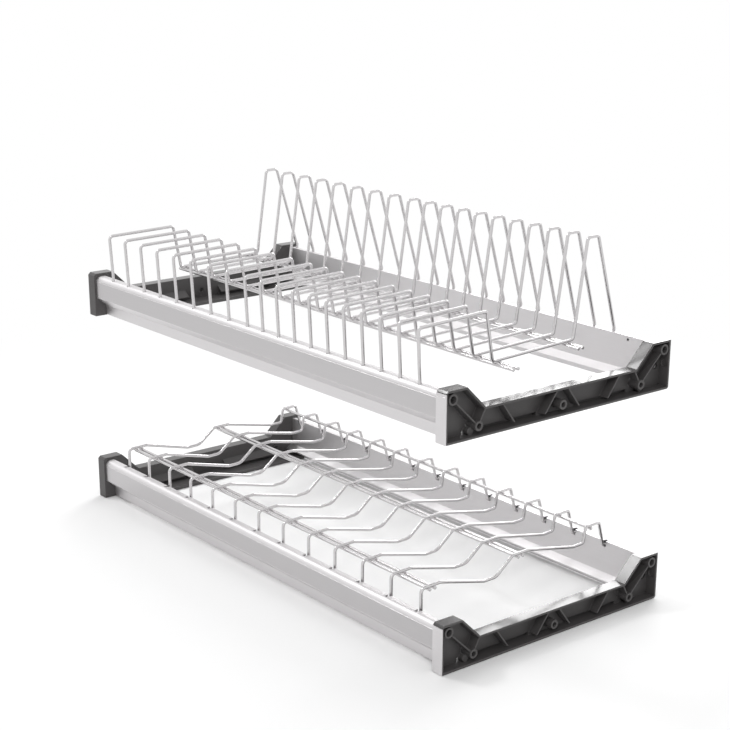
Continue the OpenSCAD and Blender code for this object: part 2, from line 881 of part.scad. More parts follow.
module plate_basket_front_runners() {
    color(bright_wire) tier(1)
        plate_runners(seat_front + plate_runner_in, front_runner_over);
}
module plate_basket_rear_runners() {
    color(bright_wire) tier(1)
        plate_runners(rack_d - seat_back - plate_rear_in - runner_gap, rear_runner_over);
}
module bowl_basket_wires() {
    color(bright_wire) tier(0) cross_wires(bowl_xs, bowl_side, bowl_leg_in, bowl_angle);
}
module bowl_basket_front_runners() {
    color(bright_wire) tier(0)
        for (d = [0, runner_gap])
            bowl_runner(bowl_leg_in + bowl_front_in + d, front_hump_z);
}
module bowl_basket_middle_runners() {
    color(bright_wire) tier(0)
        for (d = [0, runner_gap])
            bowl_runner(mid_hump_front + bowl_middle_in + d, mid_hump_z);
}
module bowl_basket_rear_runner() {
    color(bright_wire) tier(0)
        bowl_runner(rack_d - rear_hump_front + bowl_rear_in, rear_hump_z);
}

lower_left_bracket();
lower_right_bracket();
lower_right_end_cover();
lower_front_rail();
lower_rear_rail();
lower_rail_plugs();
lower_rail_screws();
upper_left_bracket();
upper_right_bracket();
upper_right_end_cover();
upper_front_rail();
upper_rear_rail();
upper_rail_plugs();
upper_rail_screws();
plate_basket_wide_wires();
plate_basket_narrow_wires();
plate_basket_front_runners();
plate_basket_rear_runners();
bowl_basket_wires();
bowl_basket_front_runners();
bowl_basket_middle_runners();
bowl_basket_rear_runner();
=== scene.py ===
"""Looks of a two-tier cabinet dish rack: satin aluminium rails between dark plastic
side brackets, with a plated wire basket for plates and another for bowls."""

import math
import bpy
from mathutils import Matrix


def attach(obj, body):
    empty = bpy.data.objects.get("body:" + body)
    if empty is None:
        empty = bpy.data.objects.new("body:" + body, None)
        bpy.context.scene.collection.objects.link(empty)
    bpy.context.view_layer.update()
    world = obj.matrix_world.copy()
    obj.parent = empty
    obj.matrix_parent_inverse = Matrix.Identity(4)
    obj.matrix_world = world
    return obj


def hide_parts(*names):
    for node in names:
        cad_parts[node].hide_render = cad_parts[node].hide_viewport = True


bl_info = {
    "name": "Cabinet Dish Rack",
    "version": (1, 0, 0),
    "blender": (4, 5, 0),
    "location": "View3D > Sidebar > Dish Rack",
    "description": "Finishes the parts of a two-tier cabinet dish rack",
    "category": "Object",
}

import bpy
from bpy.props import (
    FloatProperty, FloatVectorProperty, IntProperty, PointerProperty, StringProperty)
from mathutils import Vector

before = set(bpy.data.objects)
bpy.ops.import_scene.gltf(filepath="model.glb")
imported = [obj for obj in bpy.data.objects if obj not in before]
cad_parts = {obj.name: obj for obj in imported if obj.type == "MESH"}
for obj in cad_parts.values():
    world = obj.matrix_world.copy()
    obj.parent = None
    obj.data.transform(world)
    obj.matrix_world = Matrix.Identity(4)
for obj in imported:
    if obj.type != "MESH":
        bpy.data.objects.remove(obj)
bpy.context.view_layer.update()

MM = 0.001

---

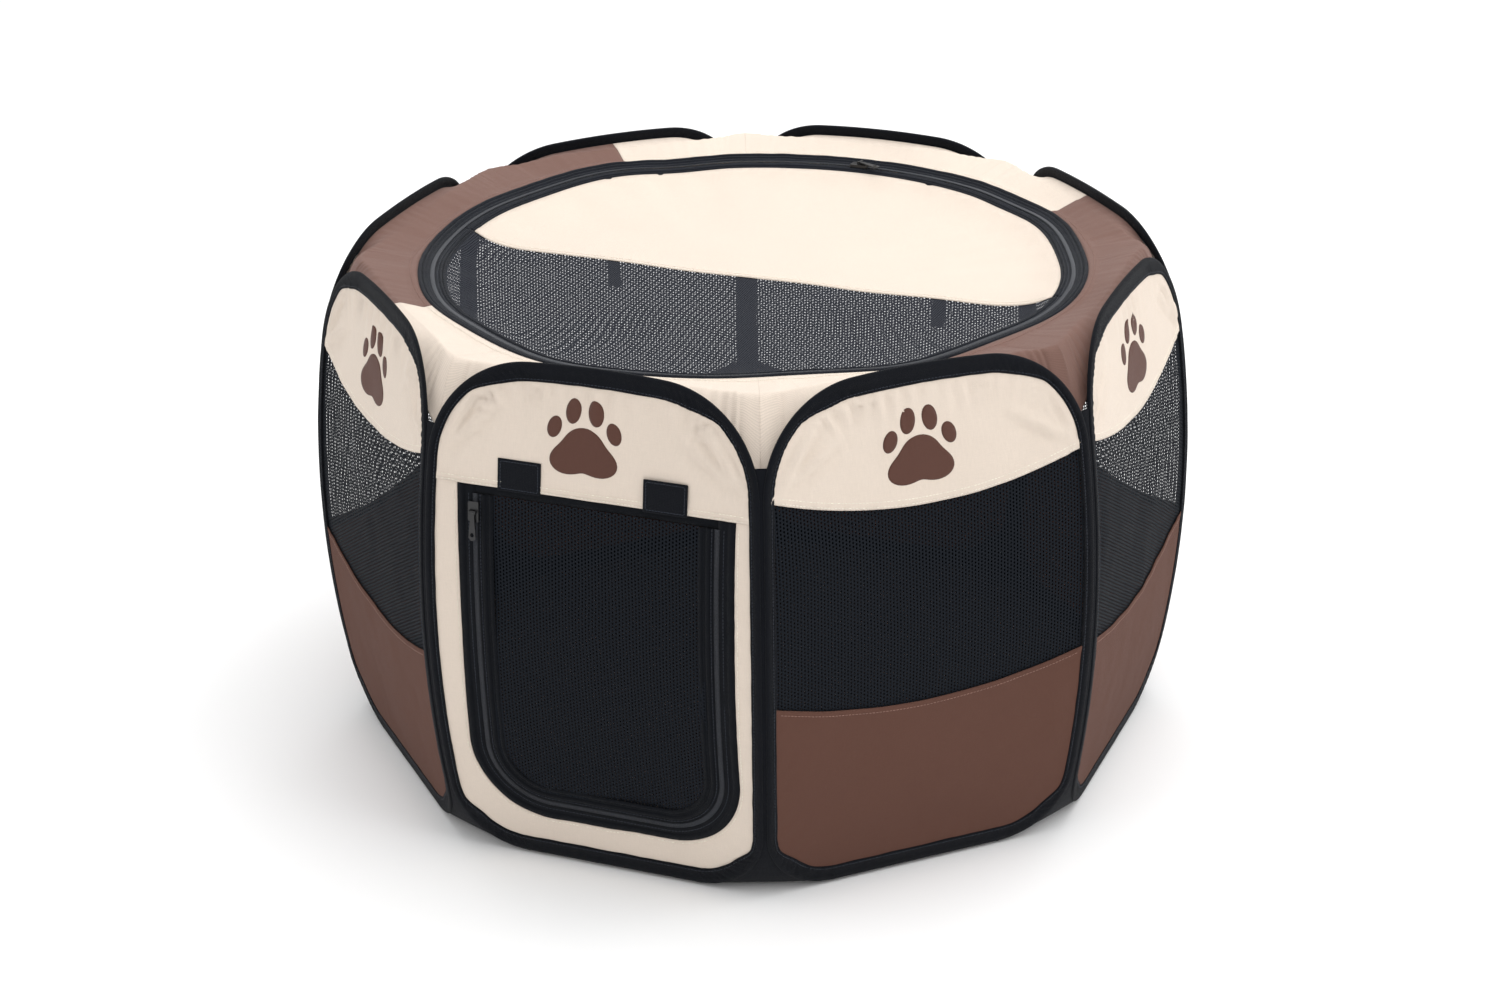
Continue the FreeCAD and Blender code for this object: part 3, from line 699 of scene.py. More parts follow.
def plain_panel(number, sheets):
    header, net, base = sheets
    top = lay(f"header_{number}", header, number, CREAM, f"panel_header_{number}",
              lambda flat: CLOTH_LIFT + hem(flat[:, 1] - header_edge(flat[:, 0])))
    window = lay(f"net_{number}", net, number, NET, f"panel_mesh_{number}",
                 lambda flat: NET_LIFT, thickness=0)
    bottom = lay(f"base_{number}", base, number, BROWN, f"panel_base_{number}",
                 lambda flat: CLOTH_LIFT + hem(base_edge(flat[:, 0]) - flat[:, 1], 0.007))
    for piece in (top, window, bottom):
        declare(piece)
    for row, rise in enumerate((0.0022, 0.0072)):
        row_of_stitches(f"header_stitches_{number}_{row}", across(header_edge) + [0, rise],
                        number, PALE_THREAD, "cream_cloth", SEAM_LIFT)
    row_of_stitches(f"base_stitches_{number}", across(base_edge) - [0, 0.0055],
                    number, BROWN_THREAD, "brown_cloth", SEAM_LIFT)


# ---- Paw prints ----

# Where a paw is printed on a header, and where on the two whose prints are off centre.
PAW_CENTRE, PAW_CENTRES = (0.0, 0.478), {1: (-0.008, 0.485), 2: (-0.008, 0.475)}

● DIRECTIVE
Gather from the entries above all lines that include the string "node".

● WORKED SOLUTION
    for node in names:
        cad_parts[node].hide_render = cad_parts[node].hide_viewport = True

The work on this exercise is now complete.